Беда упала на голову с неба: у меня не хватает лопаты — десять суток карцера. Хорошо, что не поведут через весь лагерь с автоматчиком: через тридцать минут опер оформит документ, и я должна явиться сама. Говорят, что в карцере падают в обморок от жары, как на сковороде, все равно лучше, чем морозильник в Лефортовской тюрьме, и говорят, что там кишмя кишат изголодавшиеся клопы, все равно лучше, чем мокрицы, мокриц я больше боюсь.
Доктор впервые сам прибежал в мою землянку, там уже был опер пересчитывала, пересчитывала — лопаты не хватает. Я спокойна, но Георгий Маркович вне себя:
— Почему же вы не пересчитывали у бригадиров инструменты, когда они их забирали и возвращали?
— Я им верила, потому что эти огрубевшие, изуродованные «перевоспитанием» люди ко мне замечательно относились: они, опускаясь ко мне в землянку, даже матом переставали ругаться…
— Нет! Нет! Нет! Старый я дурак! Вы неисправимы! Вам же нарочно могли все это подстроить! Первое, что надо сделать: попасть на место работ и искать там лопату, никому она не нужна, могли просто засыпать ее землей и забыть! Я сегодня был у больной девочки за зоной, у нее есть старший брат, надо как-то придумать, чтобы он пошел искать!

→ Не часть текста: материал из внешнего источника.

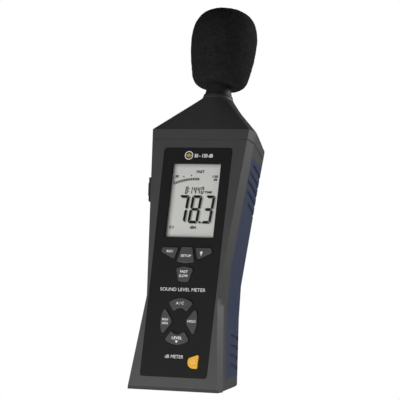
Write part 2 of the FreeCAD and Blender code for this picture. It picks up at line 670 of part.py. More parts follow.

И не огорчайтесь, у меня разорвется сердце, мы вас вытащим!
И доктор побежал.
А я и не огорчаюсь, я села и как-то ни на что не реагирую.
И я восседаю на табурете в центре карцера, если, конечно, это сооружение можно назвать карцером, и стряхиваю с себя клопов, они ползут отовсюду, падают на меня с потолка… но сказка недолго сказывалась, четверо суток вместо десяти — и Георгий Маркович ведет меня в больницу и опять залечивает.
Приказ — с должности в «инструменталке» снять и перевести на общие работы.
Это пострашнее всего, что творится в лагере: непосильный, каторжный труд, женщины вручную на строительстве канала ворочают пудовые камни, откалывают каменную землю, падают от тепловых ударов; на кирпичном заводе в воздухе сорок, и из печей полыхает семьдесят градусов, и противни с раскаленными кирпичами надо вынимать без рукавиц, голыми руками, какими-то тряпочками; дорога до лагеря — пять километров по раскаленному песку… представила здесь мою Грету Гарбо или Марлен Дитрих…
Вызывают в оперчасть. Закружило, завихрило, но иду спокойно, как бы даже безразлично — из окна «хитрого домика» просматривается вся зона от вахты до больницы, и опер, конечно, наблюдает за мной в окно… свобода или смерть…
— Садитесь.
Рассматриваю опера, я его вблизи видела только, когда в землянке в который раз пересчитывали лопаты: неинтересный, молодой — до тридцати, лицо наглое, подловатенькое, еврей. Все гэбэшники Ивановы, Сидоровы, Петровы, а он Шнейдер, из-за этого, наверное, и здесь, глуп — над его системой связи со стукачками смеется весь лагерь: вызывает как бы на какие-то допросы одних и тех же женщин раз в две недели, в основном сам подслушивает, подсматривает, создает дела, его любовница танцевала у меня в спектакле в тройке коней.
Встревожен, нервничает, начал допрос: писала ли я куда-нибудь, кто за меня может хлопотать, какие у меня связи в Москве… допрашивает хитро, осторожно, хочет поймать меня на чем-нибудь, у него могут быть неприятности: разговаривает со мной как с человеком — хамелеон… неужели свобода… письмо провалилось… дошло…
— Собирайтесь в этап, на вас пришел наряд из Москвы.
В голове буря! Бегу к Георгию Марковичу. Неужели домой! Постигнуть невозможно!
Весь лагерь вышел провожать меня на свободу. Тихонько от Георгия Марковича увожу свой номер СШ768. Спорола со спины. Сшили лагерную котомку — свою венскую кофточку и юбку везла в Свердловскую тюрьму в платочке Трилоки.
Прощание с Георгием Марковичем тяжелое, несмотря на наше невместимое счастье… не отрываясь смотрю в его впервые счастливые глаза…
Я с автоматчиком в кузове грузовика, обернулась к Георгию Марковичу, еще раз мысленно попрощаться, посмотреть в счастливые глаза… не отрываюсь, пока лагерь не превратился в точку.